The issue with taking her anywhere is can you control the temperature? A pocket is less than ideal for traveling outside the house, it's not secure and downright dangerous if your driving. 
First thing I'd do is find a way to "wear" her around the house that she will be more accepting of being removed from. You wouldn't want her to be socializing with people if she is biting.


----------



## zombielover3617 (Oct 16, 2015)

I have a big robe with big pockets and it is the easiest way of carring her around without her escaping and falling & hurting herself. This was the first time she's bitten me, BUT It was 100% my fault on that one. I think my hands must have smelt like food && she wasn't happy with me. We proceded afterwards to take her bath and after that she was fine. 

In the car i would put her in something way safe. Which is why I'm asking before doing anything with her. It'll be a little while before she goes anywhere


----------



## Lilysmommy (Jan 7, 2009)

First, only take her to places where pets are commonly welcomed - pet stores & similar locations. Please never take her to any place that has food such as restaurants, grocery stores, etc. There's no need & it's just not a good idea.

Make sure you have a hard-sided pet carrier for the car, and that it can be strapped in.

For carrying her around someplace, most people find that a purse/shoulder bag type thing work best. If you can find something that allows you to put a snuggle bag or some of her bedding into it so it smells like her, that would be great. That can help keep her happy as she goes around with you.

When you're wanting to go on an outing, check weather first. Make sure it'll be warm enough (73F & above). If it's going to be chilly, I personally wouldn't suggest doing a "just for fun" outing as I don't see the point in risking possible issues.

Take some paper towels or wipes in case she poops. Some treats can help with reinforcing the trip as a good thing, and to reward her if she's good for greeting new people. Take hand sanitizer (something she's used to, I would use it on yourself before taking it out with you so you can see if she dislikes it or tries to bite out of curiosity). If you have anyone pet or handle her, have them use the sanitizer before & after. Don't let anyone hand-feed her treats as that's asking for a bite. Personally, I don't allow others to outright hold small animals like hedgehogs. Especially because Lily liked to back up unexpectedly, and others may not be prepared for something like that, or for the quills, or a possible bite.

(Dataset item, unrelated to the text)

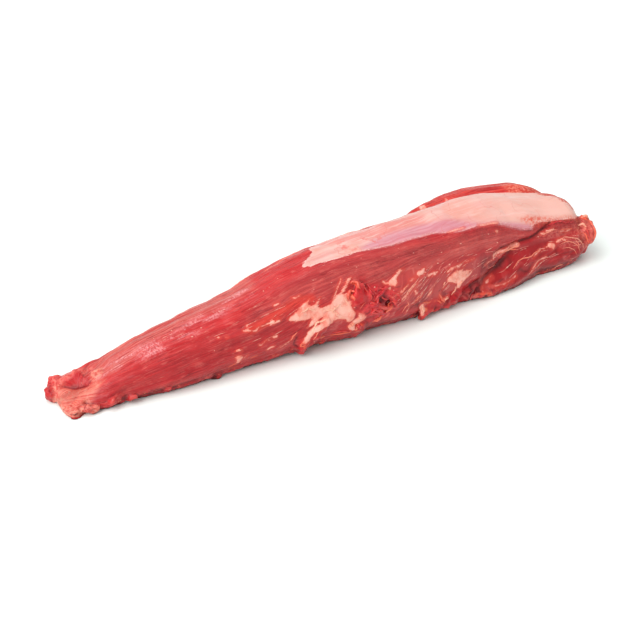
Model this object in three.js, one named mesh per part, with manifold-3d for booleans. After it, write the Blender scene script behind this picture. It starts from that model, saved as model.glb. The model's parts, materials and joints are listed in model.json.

I usually try to keep trips short (under an hour), but if you're going to be out for a couple hours or longer, taking water is a good idea, but you shouldn't need food other than some treats/bribes.

Keep a close eye on her behavior & look for stress signals - excess huffiness or refusing to come out of a ball, scrambling to escape you, the bag, other people, green poop, biting, etc. If you see any of that, trip over, time to go home. You don't want to reinforce bad behavior, but at the same time, "fun" trips aren't worth stressing her out excessively. Likewise, go slowly with introducing her to new people. Hedgehogs are just not social animals for the most part, and it usually goes much better to accept them as they are rather than try to force them to become good at meeting lots of new people. Many hedgehogs are just not okay with it, and it's not fair to push it on them if it's very upsetting to them.

And last thing I can think of for now - if you go to a pet store, keep your bag with her in it close to you & be aware of your surroundings. People aren't always responsible or respectful in watching their dogs in pet stores, and you don't want a pup sniffing around the bag or possibly lunging at it once it moves. Never introduce her to other animals in the store either, regardless of the other owner's wishes - it's not safe for her and there's no need for it.

Hopefully all of that is helpful & hasn't scared you too much. :lol: I don't mind outings for hedgies if it's done reasonably (not every day or several times a week - maybe a couple times a month? Once a week?) and people are taking proper precautions and not going to food areas.


----------